The DL models showed the best performance results compared with the other models. It is evident that the predictive ability of DL models stands out, and they approach optimal values for a predictive model. However, the most crucial drawback of the DL approach is that the time required to test and train a model is high, and it is estimated that it tends to increase according to the greater amount of information in the dataset used. For example, in this study, a dataset that can be considered small was used, and it has already been confirmed that the times used by the DL models implemented for evaluation and training are high. The MLP model proved to be a good prediction model; its execution times are very good compared to the DL models and only a little slower compared to the RBF models. When comparing the CNN, RF, RBF, and MLP models, the RBF model performed the best, presenting the best execution time with a comparable accuracy performance and prediction efficiency.
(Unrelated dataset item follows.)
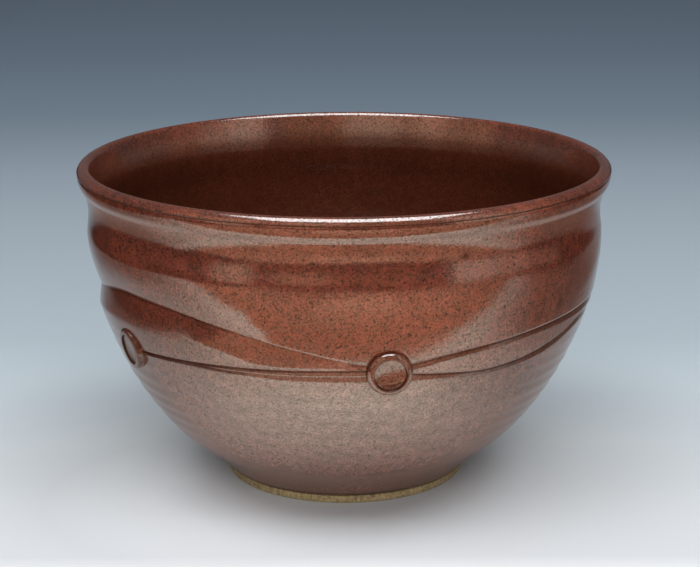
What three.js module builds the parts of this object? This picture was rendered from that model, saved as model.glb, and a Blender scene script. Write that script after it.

This work will enable the development of new RBF-oriented models that can accurately predict high-risk events in traffic accidents using a shorter processing time. This advantage will permit other researchers to test these models, which, although relatively simple, generate efficient results.
Future work on this topic will involve fully implementing the dynamic dataset and incorporating new data from time to time to evaluate the behavior and execution times when using RBF models to generate predictive models. Moreover, it is possible to identify additional methodologies that could be employed to enhance the accuracy of traffic accident risk level prediction while reducing the time required for training execution.